# GIVEN RECORDS start

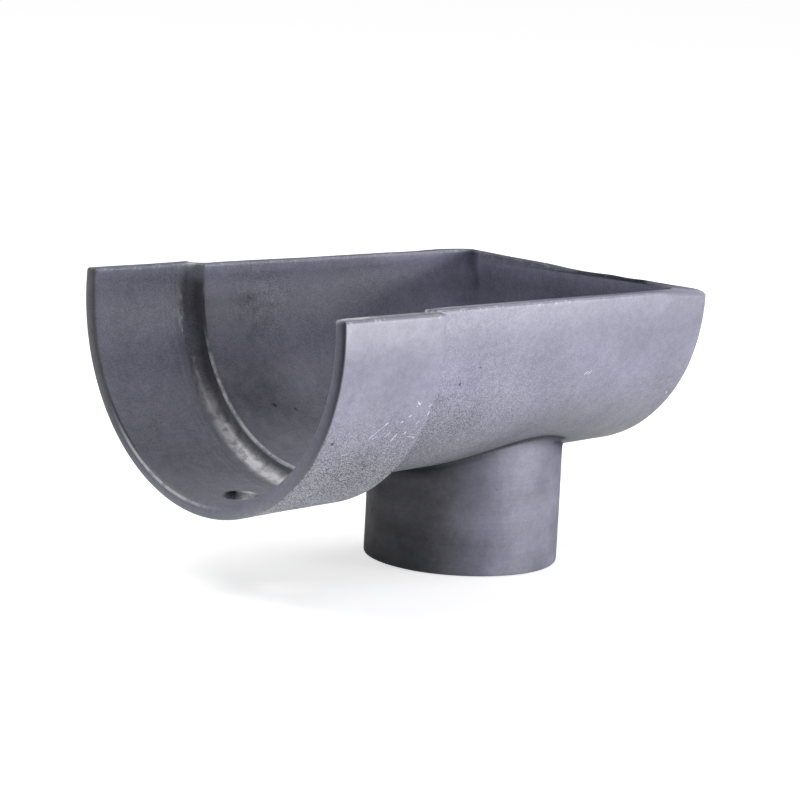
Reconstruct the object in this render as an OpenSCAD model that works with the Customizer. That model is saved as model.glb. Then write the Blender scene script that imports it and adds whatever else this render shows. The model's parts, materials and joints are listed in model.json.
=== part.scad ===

# GIVEN RECORDS end
# GIVEN RECORDS start

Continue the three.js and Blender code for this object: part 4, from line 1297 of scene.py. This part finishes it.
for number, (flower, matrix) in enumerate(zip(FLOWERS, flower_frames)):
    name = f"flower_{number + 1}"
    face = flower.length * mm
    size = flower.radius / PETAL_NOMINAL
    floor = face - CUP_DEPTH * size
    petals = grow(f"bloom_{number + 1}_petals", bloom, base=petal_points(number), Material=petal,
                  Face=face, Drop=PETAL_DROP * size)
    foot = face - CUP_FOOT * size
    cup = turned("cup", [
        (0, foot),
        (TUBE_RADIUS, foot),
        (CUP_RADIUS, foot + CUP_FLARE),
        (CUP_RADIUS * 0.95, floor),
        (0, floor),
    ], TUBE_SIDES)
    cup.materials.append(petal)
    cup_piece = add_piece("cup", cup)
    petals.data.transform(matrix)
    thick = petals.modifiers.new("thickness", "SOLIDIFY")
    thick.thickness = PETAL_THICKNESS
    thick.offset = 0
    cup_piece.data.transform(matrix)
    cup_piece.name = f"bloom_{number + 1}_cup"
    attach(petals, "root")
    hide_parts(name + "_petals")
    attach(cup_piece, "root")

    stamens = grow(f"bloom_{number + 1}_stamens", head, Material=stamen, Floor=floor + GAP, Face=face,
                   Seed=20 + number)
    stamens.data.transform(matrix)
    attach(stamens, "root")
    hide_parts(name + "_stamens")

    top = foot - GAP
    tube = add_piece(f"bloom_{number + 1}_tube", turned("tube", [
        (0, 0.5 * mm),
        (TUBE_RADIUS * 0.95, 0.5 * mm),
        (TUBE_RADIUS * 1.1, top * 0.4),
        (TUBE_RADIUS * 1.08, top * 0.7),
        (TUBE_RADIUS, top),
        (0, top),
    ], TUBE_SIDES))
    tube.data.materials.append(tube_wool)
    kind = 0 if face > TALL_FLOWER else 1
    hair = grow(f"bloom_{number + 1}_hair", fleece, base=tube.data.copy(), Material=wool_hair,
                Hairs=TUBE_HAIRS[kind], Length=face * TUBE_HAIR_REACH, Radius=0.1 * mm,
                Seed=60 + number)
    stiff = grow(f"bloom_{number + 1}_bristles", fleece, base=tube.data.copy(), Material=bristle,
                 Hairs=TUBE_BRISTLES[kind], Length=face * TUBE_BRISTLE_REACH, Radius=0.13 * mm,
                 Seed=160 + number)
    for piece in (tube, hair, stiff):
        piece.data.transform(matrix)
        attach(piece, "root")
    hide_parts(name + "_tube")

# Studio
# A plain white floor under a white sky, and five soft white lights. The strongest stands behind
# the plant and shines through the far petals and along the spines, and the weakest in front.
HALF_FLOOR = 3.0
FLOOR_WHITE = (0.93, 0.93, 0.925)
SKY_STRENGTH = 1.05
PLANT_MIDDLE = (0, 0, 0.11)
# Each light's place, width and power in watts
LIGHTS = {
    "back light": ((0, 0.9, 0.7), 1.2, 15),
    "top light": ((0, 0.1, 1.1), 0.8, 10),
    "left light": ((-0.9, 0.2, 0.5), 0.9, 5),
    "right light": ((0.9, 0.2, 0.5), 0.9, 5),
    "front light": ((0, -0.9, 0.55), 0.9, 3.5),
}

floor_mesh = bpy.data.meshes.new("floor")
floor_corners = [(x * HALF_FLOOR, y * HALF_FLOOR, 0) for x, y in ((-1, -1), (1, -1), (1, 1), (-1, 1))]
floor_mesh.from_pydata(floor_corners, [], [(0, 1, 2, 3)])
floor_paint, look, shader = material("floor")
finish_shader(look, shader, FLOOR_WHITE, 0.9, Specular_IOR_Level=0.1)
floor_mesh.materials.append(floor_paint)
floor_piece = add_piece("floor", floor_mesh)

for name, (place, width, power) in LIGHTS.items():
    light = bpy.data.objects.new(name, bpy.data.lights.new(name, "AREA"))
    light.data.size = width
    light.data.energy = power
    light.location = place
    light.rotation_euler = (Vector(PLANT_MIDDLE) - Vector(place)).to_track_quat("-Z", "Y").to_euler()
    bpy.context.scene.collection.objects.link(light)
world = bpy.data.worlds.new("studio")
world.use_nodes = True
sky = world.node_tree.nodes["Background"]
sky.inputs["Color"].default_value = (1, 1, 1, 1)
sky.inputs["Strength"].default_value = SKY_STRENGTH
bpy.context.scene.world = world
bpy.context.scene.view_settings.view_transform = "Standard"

# GIVEN RECORDS end

*REQUEST*. Whichever lines contain the string "name", select and copy them.

*CORRECT OUTPUT*.
    name = f"flower_{number + 1}"
    cup_piece.name = f"bloom_{number + 1}_cup"
    hide_parts(name + "_petals")
    hide_parts(name + "_stamens")
    hide_parts(name + "_tube")
for name, (place, width, power) in LIGHTS.items():
    light = bpy.data.objects.new(name, bpy.data.lights.new(name, "AREA"))